If we strategically delete say dir/e and then add a new file dir/ee we can see that this new file has taken the place that dir/e occupied prior in the directories entries table.

$ rm dir/e
$ touch dir/ee

Now let's keep the output from one of the for loop above, just the 1st one.

$ mv run1 r1A

Now if we re-run the for loop that will run the tar command 100 times again, and compare this second run with the previous one:

$ sdiff r1A run1
dir/                                dir/
...
dir/c                               dir/c
dir/f                               dir/f
dir/e                             | dir/ee
dir/o                               dir/o
dir/2                               dir/2
...

We notice that dir/ee has taken dir/e's place in the directories table.

Solution 2

readdir() basically. When tar finds out what files are in a directory, it directly asks the kernel for a file listing via opendir() followed by readdir(). readdir() does not return the files in any particular order; the way the files are ordered depends on the file system being used by the Linux kernel.

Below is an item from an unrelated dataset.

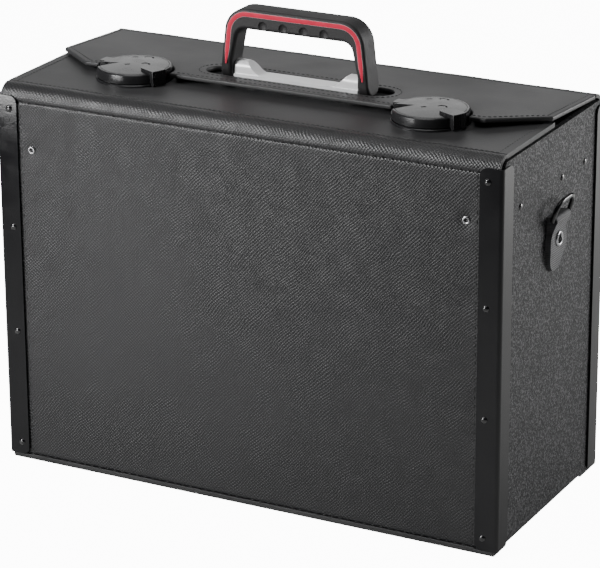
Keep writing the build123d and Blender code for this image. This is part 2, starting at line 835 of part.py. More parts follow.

There, alas, isn't an option for tar to sort files in subdirectories (adding one is left as an exercise for the reader).

Share:
8,368

Related videos on Youtube

John
Author by

John

Updated on September 18, 2022

Comments

  • John
    John over 1 year
    $ touch dir/{{1..8},{a..p}}
    $ tar cJvf file.tar.xz dir/
    dir/
    dir/o
    dir/k
    dir/b
    dir/3
    dir/1
    dir/i
    dir/7
    dir/4
    dir/e
    dir/a
    dir/g
    dir/2
    dir/d
    dir/5
    dir/8
    dir/c
    dir/n
    dir/f
    dir/h
    dir/6
    dir/l
    dir/m
    dir/j
    dir/p
    

    I would have expected it to be alphabetical. But apparently it's not. What's the formula, here?

  • slm
    slm about 10 years
    I was wondering if it retrieves them based on their inode's value?
  • John
    John about 10 years
    Wow, this is really a great answer. Given a directory, is there any way for me to see what the order that tar will process its sub-items in is? I'm not really confident about it, but how does the following look to you? stat --printf='%i\t-- %n\n' * | sort -n | sed 's/.*\t-- //'
  • samiam
    samiam about 10 years
    I think it's filesystem dependent. I can imagine a btree-type filesystem sorting them based on order of file hash or some such (I have a sense the old ReiserFS orders them differently, since that filesystem dynamically creates inodes)
  • John
    John about 10 years
    @samiam Right, so then what would be the way to do it? Does node -e "console.log(require('fs').readdirSync('.').join('\n'))" look ok? In my tests, the command seems to print all of a given working directory's sub-nodes in alphabetical order very consistently, so maybe it isn't the system call being exposed raw?
  • Michał Politowski
    Michał Politowski about 10 years
    @samiam - right, this answer claims that the 'directory order' is 'the creation order that the file entries in the directory's table were added' and then it itself shows fragments of the tar file contents showing that this is not true. Many filesystems, including current Linux ext* filesystems, use trees and/or hashes in their directory structures, not simple sequential tables like some older filesystems.
  • John
    John about 10 years
    @MichałPolitowski whatever the order is, assuming the filesystem is mounted and the directory in question is the current working directory, what's the easiest way to see the raw result of readdir? Would one need to write a custom C program for it?
  • Admin
    Admin about 10 years
    @John ls -f or ls -U or find -maxdepth 1
  • Matt
    Matt about 10 years
    @slm The f_op->iterate call that glibc readdir() eventually filters down to via getdents() is mapped to a filesystem specific implementation. I can't see anything at a higher level that reorders the dirent's the fs implementation returns.
  • Olivier Dulac
    Olivier Dulac about 10 years
    @John : you could use tar itself to see what it would do : tar cf - /path/to/dir | tar tvf - will tar to stdout, and tar tvf will read from stdout (long, but does exactly what it would do if you were taring) (it's also a nice trick to get a date of files not depending on the age of the files, as "ls" would be). Sorting by inode may work, but not always (inode can "wrap around", and start again with lower numbers than some of the higher ones, so you can't use that if your filesystem created more than X files !)
  • John
    John about 10 years
    @WumpusQ.Wumbley That's perfect, thanks. BUt why does ls have both an -f flag and a -U one?
  • Admin
    Admin about 10 years
    @John the -f flag comes from ancient Unix. Its purpose was to be fast. It disabled sorting, the skipping of dotfiles, and a few other things. The -U flag is a GNU innovation which allows you to disable sorting without any other side effects.
  • Gilles 'SO- stop being evil'
    Gilles 'SO- stop being evil' about 10 years
    @slm No, I've never heard of a filesystem where the inode value would have an influence on the directory order.